Third inning, Piniella smashed a three-run homer, which is the part that everyone talked about after the game, though it's by far the least interesting part of his day.
Fifth inning, Piniella singled to right and was later forced on a ground ball by Alcaraz.
That’s the out at second.
Seventh inning, Piniella singled again, and this time he advanced to third on Alcaraz’s single. So, you’re saying: Wait, he made it to third? That’s right. And then he got picked off; McNertney caught him leaning and fired to third to get the pickoff.
That’s the out at third.
All that was left was the out at first, and Piniella did that in the ninth, with a groundout to second off Milwaukee pitcher Bob Locker.
It had never been done before. I don’t believe it has ever been done since, though please let me know if that’s wrong.
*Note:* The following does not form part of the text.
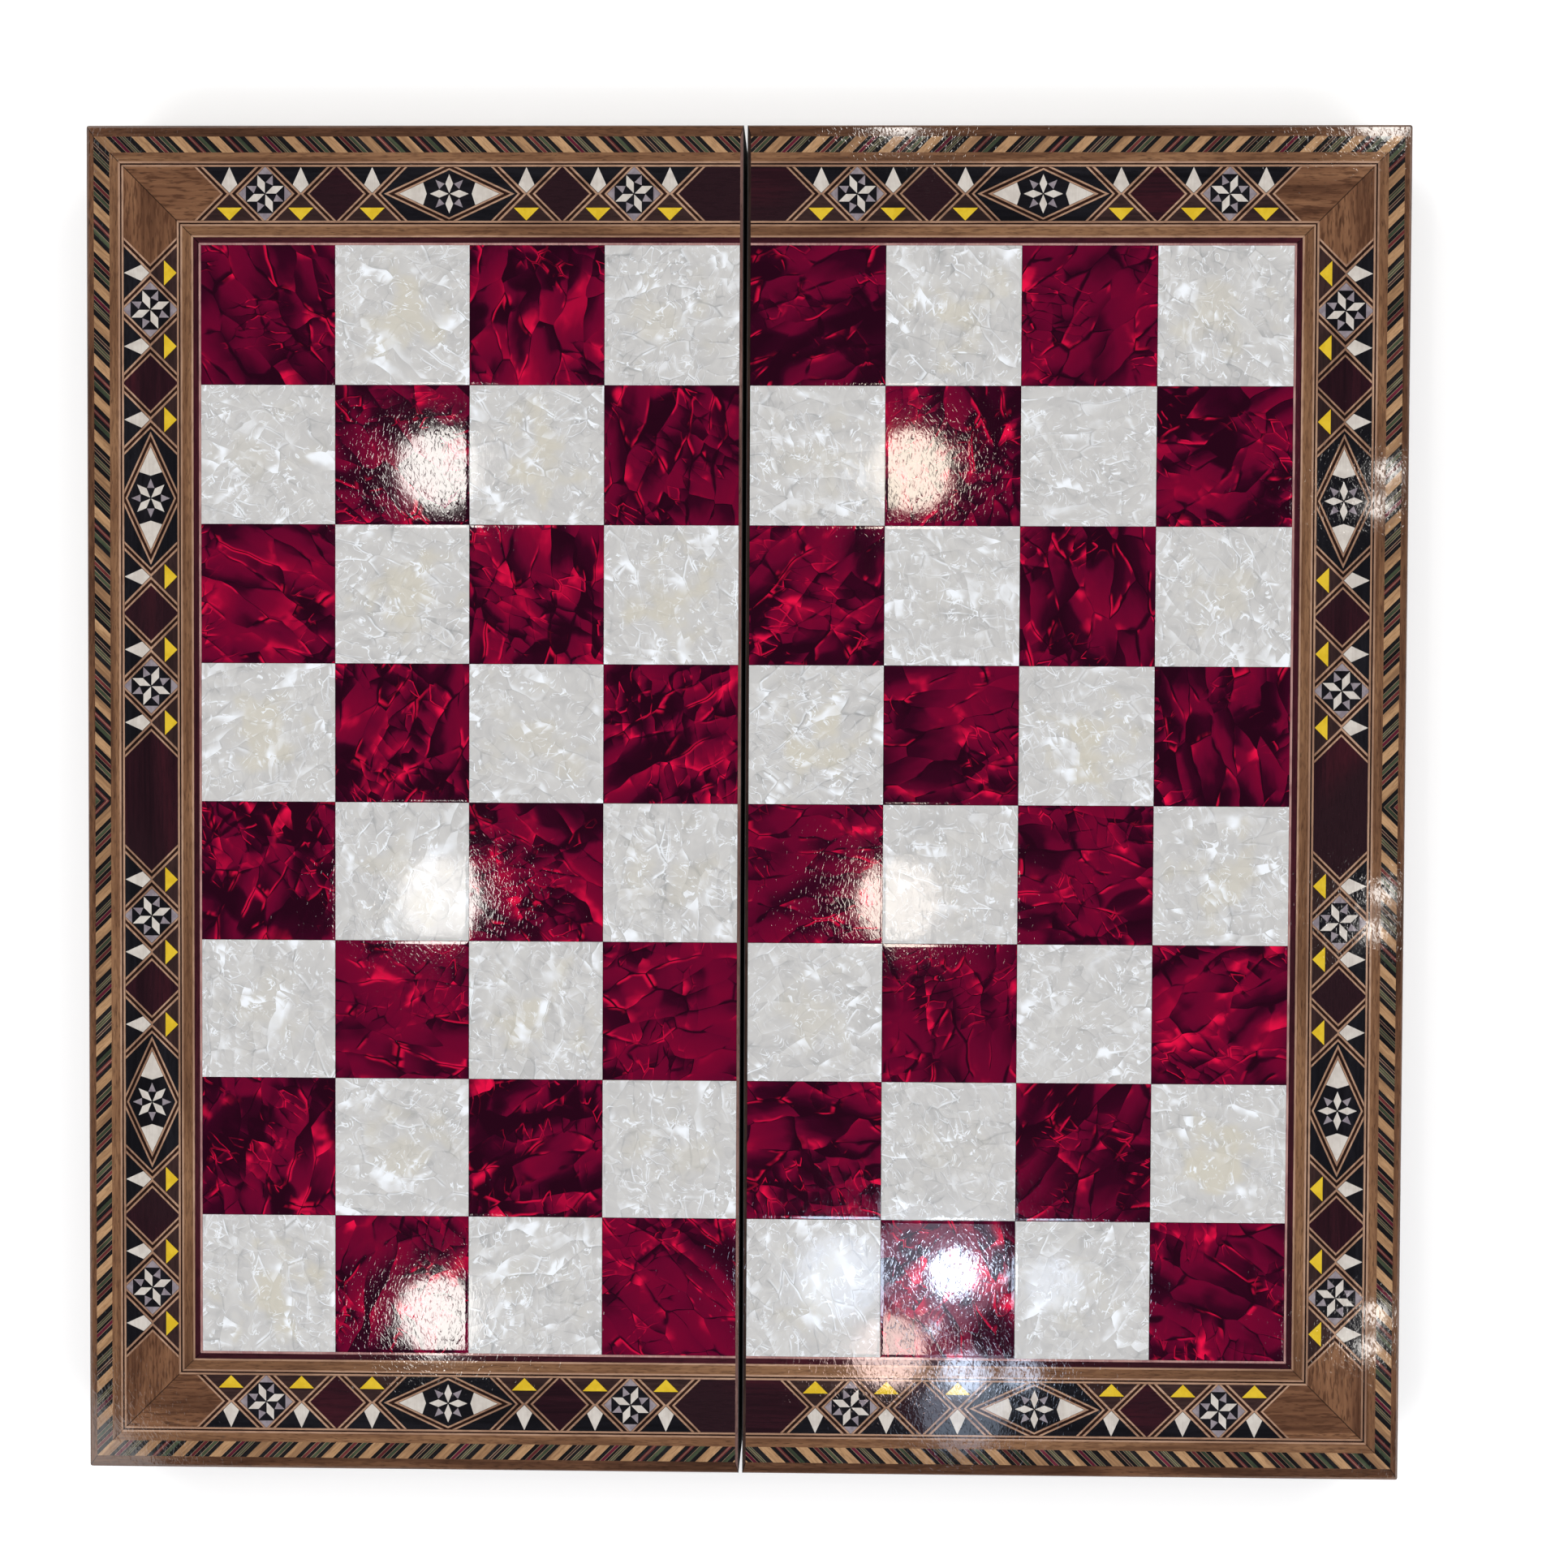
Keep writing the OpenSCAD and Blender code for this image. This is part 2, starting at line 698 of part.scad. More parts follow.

Piniella was the sort of player that doesn’t really exist much anymore -- a player who can hit, but not really for power, can’t run and doesn’t really play a position well; sort of a one-tool player, but the tool has to be “hitting for average.” You can probably brand these as “Lou Piniella” type players. I think there have been several Lou Piniella types in the last 50 years. For example:
Piniella, of course
Alex Johnson
Bruce Bochte
Kevin Seitzer
James Loney, though he almost had too much power
Greg Gross
Pat Tabler — really, Tabler is the PERFECT Piniella type player
Mickey Hatcher
Manny Sanguillen and Paul Lo Duca would fit into this group, but they were both catchers, and good ones.
All of which is to say — Lou Piniella is fascinating. Funny, to me, the least fascinating part of his baseball career is his managing. His Hall of Fame case is that he’s 16th all-time in wins, has a World Series, won in multiple places and managed the 2001 Seattle Mariners, who won 116 games. It’s a good case. But it’s basically the same case as Dusty Baker's, with having won the World Series instead of lost it. I tend to think Davey Johnson’s case is better — he had a higher winning percentage — but really it seems clear to me that Jim Leyland has a stronger case than either of them. I don’t know how this one goes. I think too many managers get into the Hall of Fame.